Há algum tempo, a 5ª Turma do STJ havia consolidado o seu entendimento no sentido de inexistir incompatibilidade entre dolo eventual e qualificadora de motivo fútil no crime do artigo 121 do CPB “uma vez que o dolo do agente, direto ou indireto, não se confunde com o motivo que ensejou a conduta, mostrando-se, em princípio, compatíveis entre si” (STJ. 5ª Turma. REsp 912.904/SP).

Ocorre que no ano de 2016, fora noticiado no informativo 583 posição divergente da 6ª Turma, asseverando que “a qualificadora de motivo fútil é incompatível com o dolo eventual, tendo em vista a ausência do elemento volitivo” (6ª Turma do STJ, HC 307.617-SP).

Pedro, quer dizer que há divergência sobre o tema entre a 5ª e 6ª Turma?

Calma! Antes de se desesperar, saiba que essa divergência não se consolidou!

É que, mais recentemente, a mesma 6ª Turma do STJ analisou um caso em que um hábil lutador de artes maciais disferiu golpes na cabeça das vítimas, após o desentendimento no trânsito.

Prevaleceu a compreensão no sentido de que o dolo eventual e o motivo fútil são figuras penais diversas e, em tese, compatíveis, ou seja, elas não se excluem: uma é elemento subjetivo do tipo, enquanto a outra, circunstância que se relaciona com a ação nuclear de matar alguém, tornando o tipo qualificado.

Concluiu a Corte que o fato de o recorrido ter assumido o risco de produzir o resultado morte, aspecto caracterizador do dolo eventual, não exclui a possibilidade de o crime ter sido praticado por motivo fútil, uma vez que o dolo do agente, direto ou indireto, não se confunde com o motivo que ensejou a conduta.
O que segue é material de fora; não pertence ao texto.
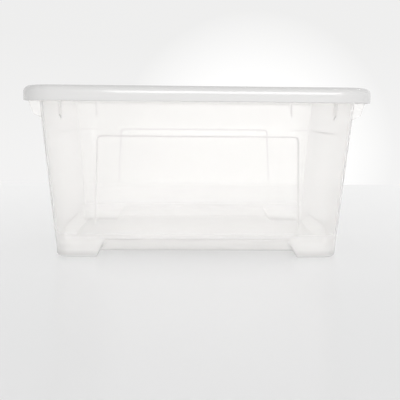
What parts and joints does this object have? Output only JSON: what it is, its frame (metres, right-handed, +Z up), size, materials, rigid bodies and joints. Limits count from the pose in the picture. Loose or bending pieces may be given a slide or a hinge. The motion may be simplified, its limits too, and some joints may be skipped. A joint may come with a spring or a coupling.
{
  "type": "under bed storage box",
  "caption": "Low rectangular clear plastic storage box with sunk wall panels and corner feet, and a milky lift-off lid.",
  "frame": {"origin": "on the floor under the middle of the box", "axes": "+X along the long side, +Y from the long front wall to the long back wall, +Z up"},
  "size_m": [0.4, 0.294, 0.2],
  "materials": {
    "clear_plastic": "clear, slightly warm polypropylene with a soft gloss and a faint haze",
    "milky_plastic": "milky translucent polypropylene, glossy"
  },
  "bodies": {
    "tub": {"tub": "clear_plastic"},
    "lid": {"lid": "milky_plastic"}
  },
  "joints": [
    {"name": "lid_lift", "type": "slide", "parent": "tub", "child": "lid", "axis": [0, 0, 1], "range_m": [0, 0.25]}
  ]
}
NÃO SE AFIGURA, PORTANTO, A APONTADA INCOMPATIBILIDADE (RESP 1.601.276/RJ[1]).

 Caminho similar também deve ser trilhado em relação ao dolo eventual e a qualificadora do motivo torpe, consoante precedente do STF (RHC 92.571/DF).

 Espero que tenham gostado! Vamos em frente!

Pedro Coelho – Defensor Público Federal

@profpedrocoelhodpu (Instragram)

[1] RECURSO ESPECIAL. HOMICÍDIO CONSUMADO E TENTADO QUALIFICADO. DOLO EVENTUAL. AGRESSÃO CAUSADA POR MOTIVO FÚTIL. COMPATIBILIDADE. RECURSO PROVIDO. 1. Não há incompatibilidade na coexistência da qualificadora do motivo fútil com o dolo eventual em caso de homicídio causado após pequeno desentendimento entre agressor e agredido. Precedentes do STJ e STF. 2. Com efeito, o fato de o recorrido ter, ao agredir violentamente a vítima, assumido o risco de produzir o resultado morte, aspecto caracterizador do dolo eventual, não exclui a possibilidade de o crime ter sido praticado por motivo fútil, uma vez que o dolo do agente, direto ou indireto, não se confunde com o motivo que ensejou a conduta. 3. Recurso especial provido, a fim de restabelecer em parte a decisão de pronúncia, para que o réu seja submetido a julgamento nas penas dos arts. 121, 2º, II, e 121, § 2º, II, c/c o art. 14, II, na forma do art. 69, todos do Código Penal. (REsp 1601276/RJ, Rel. Ministro ROGERIO SCHIETTI CRUZ, SEXTA TURMA, julgado em 13/06/2017, DJe 23/06/2017).